Overview: When 11-year-old Riley is uprooted from her life in Minnesota with a sudden move to San Francisco, her emotions (Joy, Anger, Fear, Disgust, and Sadness) find themselves working overtime to navigate the hardships of growing older. Disney Pixar; PG; 2015, 102 minutes.
Inside Childhood: Visually, Inside Out is dazzling and breathtakingly imaginative. To create an interesting world inside of a child’s head is one thing, but to create a world that feels true to life, that feels honest and real, well, that’s another thing entirely. I’m in awe of the things Inside Out does, and out of respect for the film, I’m not going to reveal any more about the inner workings of Riley’s mind than what I already have. Every single thing comes together for this movie. The ambitious concept is skillfully and intelligently written by co-directors Pete Docter and Ronaldo Del Carmen. The direction is sharp, the score is appropriately whimsical and sentimental, and the voice acting is as strong as any you’re going to find.

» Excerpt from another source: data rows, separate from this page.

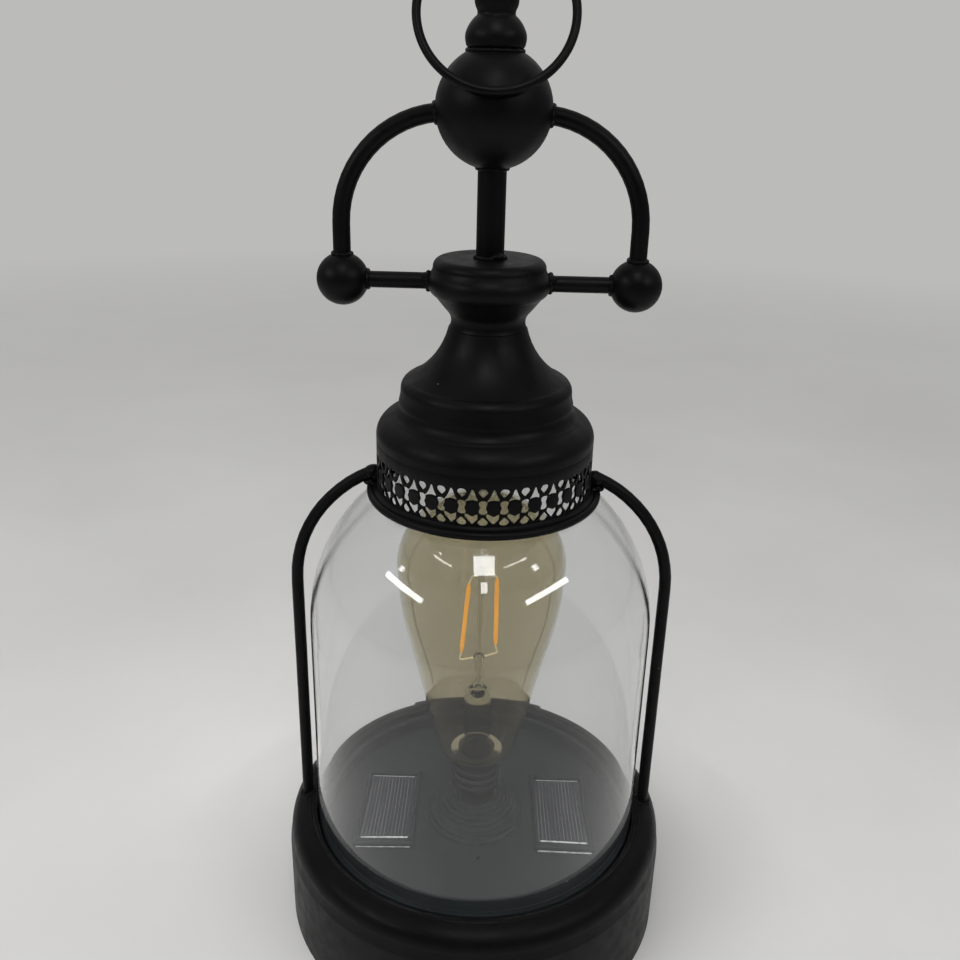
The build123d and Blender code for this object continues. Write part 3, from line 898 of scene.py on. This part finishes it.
def make_finial():
    """The turned finial with its pierced eye, and the bead round its foot."""
    points = outline(
        (0, 338.5),
        (8.7, 338.5),
        (8.7, 340.0),
        ((9.2, 340.5), (9.5, 341.4)),
        ((9.75, 343.0), (9.2, 345.4)),
        ((8.2, 347.2), (6.1, 349.4)),
        ((6.0, 350.2), (6.3, 351.2)),
        ((6.95, 354.4), (5.6, 357.4)),
        ((3.9, 359.2), (3.3, 362.4)),
        (3.3, 367.5),
        (0, 367.5),
    )
    knob = lathe(points, 96, closed=False)
    half_width = math.sqrt(eye_radius**2 - eye_hole**2)
    rim = 0.5
    eye_points = [(eye_hole, -half_width + rim)]
    eye_points += arc(
        (eye_hole + rim, -half_width + 0.12), (eye_radius, 0.0), (eye_hole + rim, half_width - 0.12)
    )
    eye_points += [(eye_hole, half_width - rim)]
    vertices, faces = lathe(eye_points, 72)
    place = Matrix.Translation((0, 0, eye_height)) @ Matrix.Rotation(math.pi / 2, 4, "Y")
    eye = (moved(vertices, place), faces)
    weld = weld_bead((0, 0, 339.3), (0, 0, 1), 8.8, 0.75, 60, lumps=15)
    remade("finial", joined(knob, eye, weld), "black_metal", sharp=45)


def make_hanging_ring():
    """A wire ring with a small butt weld, leaning forwards on the ball."""
    circle = ring_path((0, 0, 0), (0, 1, 0), hang_radius, 160)
    wire = tube(circle, hang_wire, closed=True, sides=28)
    seam_turn = 0.5
    seam_place = (hang_radius * math.sin(seam_turn), 0, hang_radius * math.cos(seam_turn))
    vertices, faces = joined(wire, lump(seam_place, (1.5, 1.35, 1.35), 70))
    place = Matrix.Translation((0, 0, eye_height))
    place = place @ Matrix.Rotation(-hang_lean, 4, "X") @ Matrix.Translation((0, 0, -hang_radius))
    remade("hanging_ring", (moved(vertices, place), faces), "black_metal", body="hanging_ring")


make_finial()
make_hanging_ring()

# ---- glass dome and lamp ------------------------------------------------------------


def make_dome():
    inner = dome_radius - dome_wall
    half_outer = math.sqrt(0.5) * dome_radius
    half_inner = math.sqrt(0.5) * inner
    points = outline(
        (inner + 0.5, dome_bottom),
        (dome_radius - 0.5, dome_bottom),
        ((dome_radius - 0.15, dome_bottom + 0.15), (dome_radius, dome_bottom + 0.5)),
        (dome_radius, 90.0),
        (dome_radius, dome_spring),
        ((half_outer, dome_spring + half_outer), (0.0, dome_top)),
    )
    points[-1] = (0.0, dome_top)
    back = outline(
        (0.0, dome_spring + inner),
        ((half_inner, dome_spring + half_inner), (inner, dome_spring)),
        (inner, 90.0),
        (inner, dome_bottom + 0.5),
        ((inner + 0.15, dome_bottom + 0.15), (inner + 0.5, dome_bottom)),
    )
    dome = remade("glass_dome", lathe(points + back[:-1], 200), "clear_glass", sharp=60)
    dome.visible_shadow = False


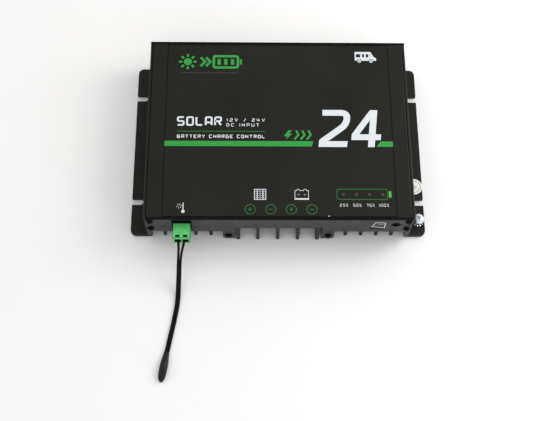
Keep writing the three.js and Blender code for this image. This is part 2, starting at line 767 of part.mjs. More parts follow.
function transistor() {
  const width = 5;
  const pieces = [
    block([-width, width], [-4.5, 4.5], [0, 4.4]),
    block([-width, width], [4.2, 11], [0, 1.3]),
    ...[-2.54, 0, 2.54].map((x) => block([x - 0.4, x + 0.4], [-12.5, -4.2], [2, 2.6])),
  ];
  return carve(unite(pieces), [roundBar(1.8, -1, 2, 12).translate(0, 7.8, 0)]);
}

function addPowerStage() {
  const capacitorX = [-8, 8, 24];
  capacitorX.forEach((x, i) => {
    addPart(`capacitor_${i + 1}`, capacitor().translate(x, fromFront(50), BOARD_TOP + 0.05), capSleeve());
  });
  addPart('thermal_pad', block([-23.5, 23.5], [TRANSISTOR_Y - 4.5, TRANSISTOR_Y + 11],
    [FLOOR_TOP + 0.02, FLOOR_TOP + 0.42]), greySilicone());
  [-1.5, -0.5, 0.5, 1.5].forEach((step, i) => {
    const placed = transistor().translate(step * TRANSISTOR_PITCH, TRANSISTOR_Y, TRANSISTOR_BOTTOM);
    addPart(`transistor_${i + 1}`, placed, chipBlack());
  });
  const barBottom = TRANSISTOR_BOTTOM + 4.45;
  const barTop = barBottom + 2.2;
  const barHalf = 27.8;
  const bar = carve(
    block([-barHalf, barHalf], [TRANSISTOR_Y - 3, TRANSISTOR_Y + 4], [barBottom, barTop]),
    [-1, 1].map((side) => roundBar(1.6, 0, CASE_HEIGHT).translate(side * CLAMP_SCREW_X, CLAMP_SCREW_Y, 0)),
  );
  addPart('transistor_clamp', bar, zincSteel());
  for (const [side, label] of [[-1, 'left'], [1, 'right']]) {
    const screw = panScrew({ head: 2.7, height: 1.9, shank: 1.3, length: 8.9, sides: 12 });
    addPart(`clamp_screw_${label}`, screw.translate(side * CLAMP_SCREW_X, CLAMP_SCREW_Y, barTop + 0.05),
      zincSteel());
  }
}

function controllerChip(x, y) {
  const body = block([x - 5, x + 5], [y - 5, y + 5], [BOARD_TOP + 0.05, BOARD_TOP + 1.5]);
  const leads = block([x - 6, x + 6], [y - 6, y + 6], [BOARD_TOP + 0.25, BOARD_TOP + 0.45]);
  return unite([body, leads]);
}

// Blade fuse standing in the board: moulded head over two blades.
function bladeFuse(x, y) {
  const base = BOARD_TOP + 0.05;
  return unite([
    block([x - 9.5, x + 9.5], [y - 2.6, y + 2.6], [base + 5, base + 12]),
    block([x - 8, x - 3], [y - 0.4, y + 0.4], [base, base + 6]),
    block([x + 3, x + 8], [y - 0.4, y + 0.4], [base, base + 6]),
  ]);
}

function statusLed() {
  const base = BOARD_TOP + 0.05;
  const spacerTop = 28.5;
  const domeCentre = 31.3;
  return turned([
    [0, base], [2.3, base], [2.3, spacerTop], [1.5, spacerTop],
    ...arc(0, domeCentre, 1.5, 0, 90, 3).slice(0, -1),
    [0, domeCentre + 1.5],
  ], 8);
}

// Socket for a remote display, behind the round hole in the front panel.
function remoteJack() {
  const body = block([JACK.x - 4.4, JACK.x + 4], [fromFront(2.3), fromFront(14)], [BOARD_TOP + 0.05, 30.6]);
  return carve(body, [faceFront(roundBar(2.1, -12, 2)).translate(JACK.x, fromFront(1.5), JACK.z)]);
}

function addBoardParts() {
  addInductor();
  addPowerStage();
  addPart('controller_chip', controllerChip(52, fromFront(45)), chipBlack());
  addPart('blade_fuse', bladeFuse(44, fromFront(80)), fuseAmber());
  LED_X.forEach((x, i) => {
    addPart(`status_led_${i + 1}`, statusLed().translate(x, fromFront(LED_FROM_FRONT), 0), ledResin());
  });
  addPart('remote_jack', remoteJack(), blackPlastic());
}

// ---------------------------------------------------------------- assembly

addCase();
addGroundPoint();
addSticker();
addTerminals();
addSensor();
addBoard();
addBoardParts();

export default group;
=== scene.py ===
"""Looks of a solar charge controller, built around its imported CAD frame: a finned aluminium case with a
printed cover, a row of screw terminals and a plug-in temperature sensor.

Shapes are drawn in millimetres in the frame of the CAD model, +X right, +Y back and +Z up, and become
metres when a piece is made."""

import json
import math

import bmesh
import bpy
from mathutils import Matrix, Quaternion, Vector

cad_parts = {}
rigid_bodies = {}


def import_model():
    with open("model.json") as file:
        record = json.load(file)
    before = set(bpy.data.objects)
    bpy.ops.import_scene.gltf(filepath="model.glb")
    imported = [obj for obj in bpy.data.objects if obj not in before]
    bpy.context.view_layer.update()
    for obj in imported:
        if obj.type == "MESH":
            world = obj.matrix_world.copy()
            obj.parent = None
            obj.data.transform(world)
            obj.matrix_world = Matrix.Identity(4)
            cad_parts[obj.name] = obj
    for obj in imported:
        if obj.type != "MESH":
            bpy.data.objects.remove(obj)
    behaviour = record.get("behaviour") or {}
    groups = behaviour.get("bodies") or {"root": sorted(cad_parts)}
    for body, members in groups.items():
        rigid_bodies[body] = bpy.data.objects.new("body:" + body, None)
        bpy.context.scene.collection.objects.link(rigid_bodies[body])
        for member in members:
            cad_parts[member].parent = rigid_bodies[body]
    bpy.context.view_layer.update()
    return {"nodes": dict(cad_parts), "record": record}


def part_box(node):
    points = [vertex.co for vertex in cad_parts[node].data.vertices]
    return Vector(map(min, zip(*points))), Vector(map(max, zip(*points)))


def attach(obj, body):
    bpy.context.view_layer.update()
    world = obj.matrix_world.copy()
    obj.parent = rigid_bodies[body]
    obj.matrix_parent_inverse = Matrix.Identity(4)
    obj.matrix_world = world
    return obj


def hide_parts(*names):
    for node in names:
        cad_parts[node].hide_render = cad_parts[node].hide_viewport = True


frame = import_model()

MM = 0.001
IDENTITY = Matrix.Identity(4)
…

Outside Adulthood: Voice and comic actors Phyllis Smith and Amy Poehler are standouts. What Smith creates with Sadness is a character who is riotously hilarious in one moment, and harrowingly heartbreaking in the next. As Joy, Poehler radiates more than just the happiness her character is nominally known for. She captures the desperate optimism that all of us felt as children, and the shining brightness that too many of us lose sight of throughout the rest of our lives. Inside Out inspires us to find that outlook again, and to hold on to it, even as we acknowledge that life is going to get sad sometimes, and that’s all right too. Like other Pixar films, Inside Out entertains all ages, and is packed full of a mature, sombre humor that even the adults in attendance can enjoy. My personal favorite was a quick, yet clear Chinatown reference which the Hollywood audience that I was a part of found delightful.
Life Itself: Rarely have I connected with a film on such a deep, emotional level in quiet the same way that I have connected with Inside Out. I don’t know quite how Disney and Pixar does it, but Docter and Carmen have nailed the way it feels to grow up. More than that, they have captured exactly what life feels like. Inside Out doesn’t try to mask life’s hard truths. Instead, it embraces the dark times. It looks hardship right in the face, and dares to find beauty in sadness. Our memories are rarely good or bad, joyous or sad. Usually, they’re tinged with a bit of everything, because that’s the way life itself is. Inside Out is stunning, and wonderful, and frustrating, and enlightening, and terrifying, and so many more things all at once. Inside Out understands all of that, and projects it back to the viewer on the big screen.
Overall: This has been a terribly difficult review for me to write, because it’s been a long time since I loved a movie the way that I loved Inside Out, and I want so badly to do it justice. Inside Out is a clever, heartbreaking, satisfying film that’s grounded in a beautiful combination of gentle humanity and honest truths. But the most important thing I want you to take from this review is the following: Inside Out is a wonderful movie, and I sincerely hope you’ll go see it.